▶ Provided data:
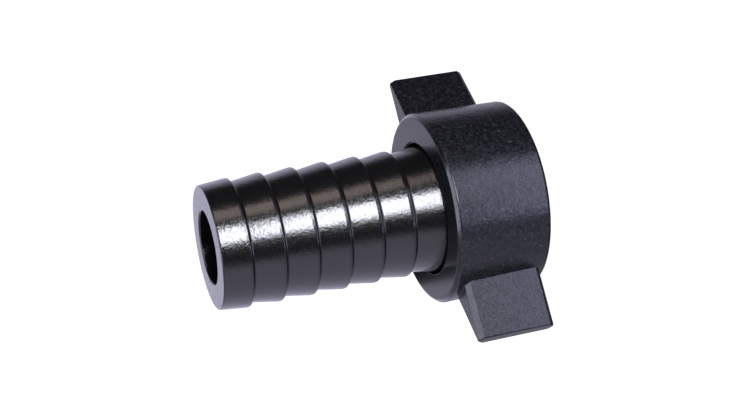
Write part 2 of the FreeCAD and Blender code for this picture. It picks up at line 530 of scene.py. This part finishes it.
roots = [e for e in bm.edges
         if len(e.link_faces) == 2 and not e.is_convex and e.calc_face_angle() > root_angle
         and all(math.hypot(v.co.x, v.co.y) > rim_r - root_reach for v in e.verts)]
bmesh.ops.bevel(bm, geom=roots, offset=wing_fillet, offset_type="OFFSET", segments=5,
                profile=0.5, affect="EDGES", clamp_overlap=True, material=-1)
nut_black = plastic(
    "nut_black", colour=(0.002, 0.002, 0.003), roughness=0.28, spread=0.06, specular=0.4,
    grain_size=0.5 * mm, grain_depth=0.035 * mm, wave_size=2.6 * mm, wave_depth=0.08 * mm)
bloom(nut_black, light=(0.013, 0.0135, 0.0165), size=0.8 * mm,
      specks=(0.02, 0.021, 0.024), speck_size=0.6 * mm)
polish_face(nut_black, nut_height, depth=0.1 * mm, fade=0.5 * mm, roughness=0.18)
piece("wing_nut_moulding", bm, "nut", "nut_plastic", nut_black, "wing_nut")


# Inside thread
# One inch parallel pipe thread, 11 turns to the inch at 55 degrees, right-handed and moulded
# in one with the nut: a ridge that winds up the socket's wall from the mouth to the ring.
thread_pitch = 25.4 / 11 * mm
ridge_root = 1.924 * mm             # width at the socket's wall
ridge_crest = 0.385 * mm            # width at the top
ridge_rounding = 0.12 * mm
ridge_bury = 0.1 * mm               # how deep it runs into that wall
ridge_start = lead_in
ridge_end = thread_length + 0.6 * ring_slope    # on the ring's slope
wound_before = 1.5 * thread_pitch   # wound from below its start, and cut off level at both ends
extra_turns = 2
steps_per_turn = 96
turns = math.ceil((ridge_end - ridge_start) / thread_pitch) + extra_turns
flank = (ridge_root - ridge_crest) / 2 / (socket_r - thread_crest_r)
bury_half = ridge_root / 2 + ridge_bury * flank
profile = [(socket_r + ridge_bury, bury_half), (thread_crest_r, ridge_crest / 2),
           (thread_crest_r, -ridge_crest / 2), (socket_r + ridge_bury, -bury_half)]
bm = bmesh.new()
verts = [bm.verts.new((radius, 0, ridge_start - wound_before + height))
         for radius, height in profile]
for here, there in zip(verts, verts[1:] + verts[:1]):
    bm.edges.new((here, there))
bmesh.ops.bevel(bm, geom=verts[1:3], offset=ridge_rounding, offset_type="OFFSET", segments=2,
                profile=0.5, affect="VERTICES", material=-1)
bmesh.ops.spin(bm, geom=bm.verts[:] + bm.edges[:], cent=(0, 0, 0), axis=(0, 0, 1),
               dvec=(0, 0, thread_pitch / steps_per_turn), angle=2 * math.pi * turns,
               steps=steps_per_turn * turns)
for height, side in ((ridge_start, -1), (ridge_end, 1)):
    bmesh.ops.bisect_plane(bm, geom=bm.verts[:] + bm.edges[:] + bm.faces[:],
                           plane_co=(0, 0, height), plane_no=(0, 0, side), clear_outer=True)
    bmesh.ops.holes_fill(bm, edges=[e for e in bm.edges if e.is_boundary], sides=0)
bmesh.ops.remove_doubles(bm, verts=bm.verts, dist=merge_gap)
bmesh.ops.recalc_face_normals(bm, faces=bm.faces)
piece("thread_ridge", bm, "nut", "nut_plastic", nut_black)


# Sealing washer
# A flat ring of dull black rubber, which the end of the pipe is screwed up against. It lies
# loose in the nut, between the ring at the thread's end and the tail's flange.
seal_black = plastic(
    "seal_black", colour=(0.02, 0.02, 0.02), roughness=0.7, spread=0.05, specular=0.4,
    grain_size=0.3 * mm, grain_depth=0.01 * mm, wave_size=2 * mm, wave_depth=0.01 * mm)
washer = frame["nodes"]["sealing_washer"]
washer.data.materials.clear()
washer.data.materials.append(seal_black)
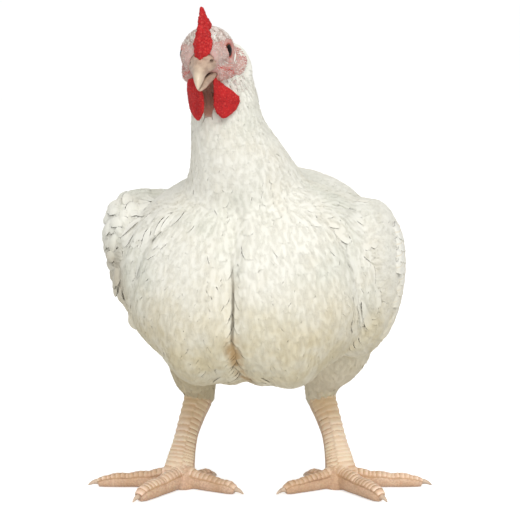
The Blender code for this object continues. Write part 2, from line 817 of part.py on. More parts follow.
def wing_core(name, side):
    """The smooth body of the wing, under its feathers."""
    out, up, _ = WING_HOLD[name]
    across, upright = np.array([1, 0, 0]), np.array([-wing_slant(name), 0, 1])
    rows = [row for row in resampled(WING_ROWS, 12) if row[0] <= WING_CORE_END]
    rings = []
    for y, x, z, thick, height in rows:
        thick = max(thick - WING_CORE_SINK, 0.55 * thick)
        height = max(height - 1.6 * WING_CORE_SINK, 0.55 * height)
        middle = np.array([x + out, y, z + up])
        rings.append(oval(middle, across, upright, thick, height, height, 12))
    return mirrored(tube(np.array(rings) * MM), side)


def wing_surface(name):
    """A function that gives the distance from the middle of the bird to the wing's outer side."""
    out, up, _ = WING_HOLD[name]
    slant, rows = wing_slant(name), wing_rows()

    def distance(y, z):
        x, middle, thick, height = (np.interp(y, rows[:, 0], rows[:, k]) for k in (1, 2, 3, 4))
        above = float(np.clip((z - middle - up) / height, -0.93, 0.93))
        return x + out + thick * math.sqrt(1 - above**2) - slant * above * height

    return distance


def body_surface(torso, side):
    """A function that gives the distance from the middle of the bird to the body's side, or None."""
    points, faces = solid_of(torso)
    tree = BVHTree.FromPolygons([Vector(p) for p in points], faces.tolist())

    def distance(y, z):
        hit = tree.ray_cast(Vector((side, y * MM, z * MM)), Vector((-side, 0, 0)))[0]
        return side * hit.x / MM if hit else -100

    return distance


def vane(length, width, to_world, stations=VANE_OUTLINE):
    """A feather's blade: a thin, flat tube along its outline, bent by to_world(along, across, depth)."""
    rings = []
    for share, wide in stations:
        half, along = width / 2 * wide, share * length
        thick = VANE_THICK + (VANE_TIP_THICK - VANE_THICK) * share
        corners = ((half, 0), (half, thick), (-half, thick), (-half, 0))
        rings.append([to_world(along, across, depth) for across, depth in corners])
    return facing_out(*blade(np.array(rings) * MM))


def blade(rings):
    """A closed solid through rings of four corners, cut alike on both faces."""
    count = len(rings)
    points = rings.reshape(-1, 3)
    faces = []
    for k in range(count - 1):
        a, b, c, d = (4 * k + j for j in range(4))
        e, f, g, h = (4 * k + 4 + j for j in range(4))
        faces += [(a, b, f), (a, f, e), (c, d, h), (c, h, g)]
        faces += [(a, e, h), (a, h, d), (b, g, f), (b, c, g)]
    last = 4 * (count - 1)
    faces += [(0, 3, 2), (0, 2, 1), (last, last + 1, last + 2), (last, last + 2, last + 3)]
    return points, np.array(faces)


def between(pair, share):
    return pair[0] + (pair[1] - pair[0]) * share


def wing_feathers(name):
    """Root y and z, bearing, length, width and lift of each feather of a folded wing."""
    drift = random.Random(name)
    feathers = []
    for row, width, lift in ((PRIMARIES, PRIMARY_WIDTH, PRIMARY_SINK), (SECONDARIES, SECONDARY_WIDTH, 0)):
        low, high, lengths, bearings, count = row
        for k in range(count):
            share = k / (count - 1)
            y, z = between((low[0], high[0]), share), between((low[1], high[1]), share)
            length = between(lengths, share) + drift.uniform(-2, 2)
            bearing = math.radians(between(bearings, share) + drift.uniform(-0.5, 0.5))
            feathers.append((y, z, bearing, length, width, lift))
            if row is SECONDARIES:
                for ahead, reach, proud in COVERTS:
                    root = (y - ahead * math.cos(bearing), z - ahead * math.sin(bearing))
                    feathers.append((*root, bearing, reach + drift.uniform(-2, 2), width - 1, proud))
    return feathers


def wing_vanes(name, side, torso):
    """The blades of one wing, laid on its shell and clear of the body."""
    shell, body = wing_surface(name), body_surface(torso, side)
    up = WING_HOLD[name][1]
    vanes = []
    for root_y, root_z, bearing, length, width, lift in wing_feathers(name):
        ahead, aside = math.cos(bearing), math.sin(bearing)

        def to_world(along, across, depth):
            y = root_y + ahead * along - aside * across
            z = root_z + up + aside * along + ahead * across
            dive = ROOT_DEPTH * max(0, 1 - along / ROOT_DIVE)
            x = shell(y, z) + VANE_SINK + lift - VANE_LEAN * across - dive - depth
            return side * max(x, body(y, z) + CLEAR + VANE_THICK - depth), y, z

        stations = VANE_OUTLINE if length > LONG_VANE else VANE_OUTLINE[:2] + VANE_OUTLINE[3:]
        vanes.append(vane(length, width, to_world, stations))
    return vanes


def make_wing(name, side, torso):
    """A folded wing: a smooth core with rows of overlapping feathers rooted in it."""
    wing = make_object(f"wing_{name}", wing_core(name, side), "plumage")
    joined(wing, wing_vanes(name, side, torso))
    return wing


def tail_vanes():
    """Two flat fans that lean out from a ridge, the middle feathers on top, with coverts over them."""
    vanes = []
    for side in SIDES.values():
        back = Vector((0, math.cos(TAIL_SLOPE), math.sin(TAIL_SLOPE)))
        flat_normal = Vector((0, -math.sin(TAIL_SLOPE), math.cos(TAIL_SLOPE)))
        aside = Vector((side, 0, 0))
        outward = aside * math.cos(TAIL_TENT) - flat_normal * math.sin(TAIL_TENT)
        normal = aside * math.sin(TAIL_TENT) + flat_normal * math.cos(TAIL_TENT)
        feathers = [(k / (TAIL_FEATHERS - 1), -TAIL_LAYER * k, between(TAIL_LENGTHS, k / (TAIL_FEATHERS - 1)))
                    for k in range(TAIL_FEATHERS)]
        feathers += [(k / TAIL_COVERTS + 0.1, TAIL_LAYER * (TAIL_COVERTS - k), TAIL_COVERT_LENGTH)
                     for k in range(TAIL_COVERTS)]
        for share, layer, length in feathers:
            turn = math.radians(TAIL_SPREAD * share)
            heading = back * math.cos(turn) - outward * math.sin(turn)
            broad = outward * math.cos(turn) + back * math.sin(turn)
            inset = TAIL_WIDTH / 2 + 1 + TAIL_ROOT_STEP * share * TAIL_FEATHERS
            root = TAIL_ROOT + outward * inset + normal * layer

            def to_world(along, across, depth):
                return tuple(root + heading * along + broad * across - normal * depth)

            vanes.append(vane(length, TAIL_WIDTH, to_world, VANE_OUTLINE[:2] + VANE_OUTLINE[3:]))
    return vanes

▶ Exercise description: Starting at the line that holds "The Blender code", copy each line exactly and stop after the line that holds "return mirrored(tube(np.array(rings) *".

▶ Written answer:
The Blender code for this object continues. Write part 2, from line 817 of part.py on. More parts follow.
def wing_core(name, side):
    """The smooth body of the wing, under its feathers."""
    out, up, _ = WING_HOLD[name]
    across, upright = np.array([1, 0, 0]), np.array([-wing_slant(name), 0, 1])
    rows = [row for row in resampled(WING_ROWS, 12) if row[0] <= WING_CORE_END]
    rings = []
    for y, x, z, thick, height in rows:
        thick = max(thick - WING_CORE_SINK, 0.55 * thick)
        height = max(height - 1.6 * WING_CORE_SINK, 0.55 * height)
        middle = np.array([x + out, y, z + up])
        rings.append(oval(middle, across, upright, thick, height, height, 12))
    return mirrored(tube(np.array(rings) * MM), side)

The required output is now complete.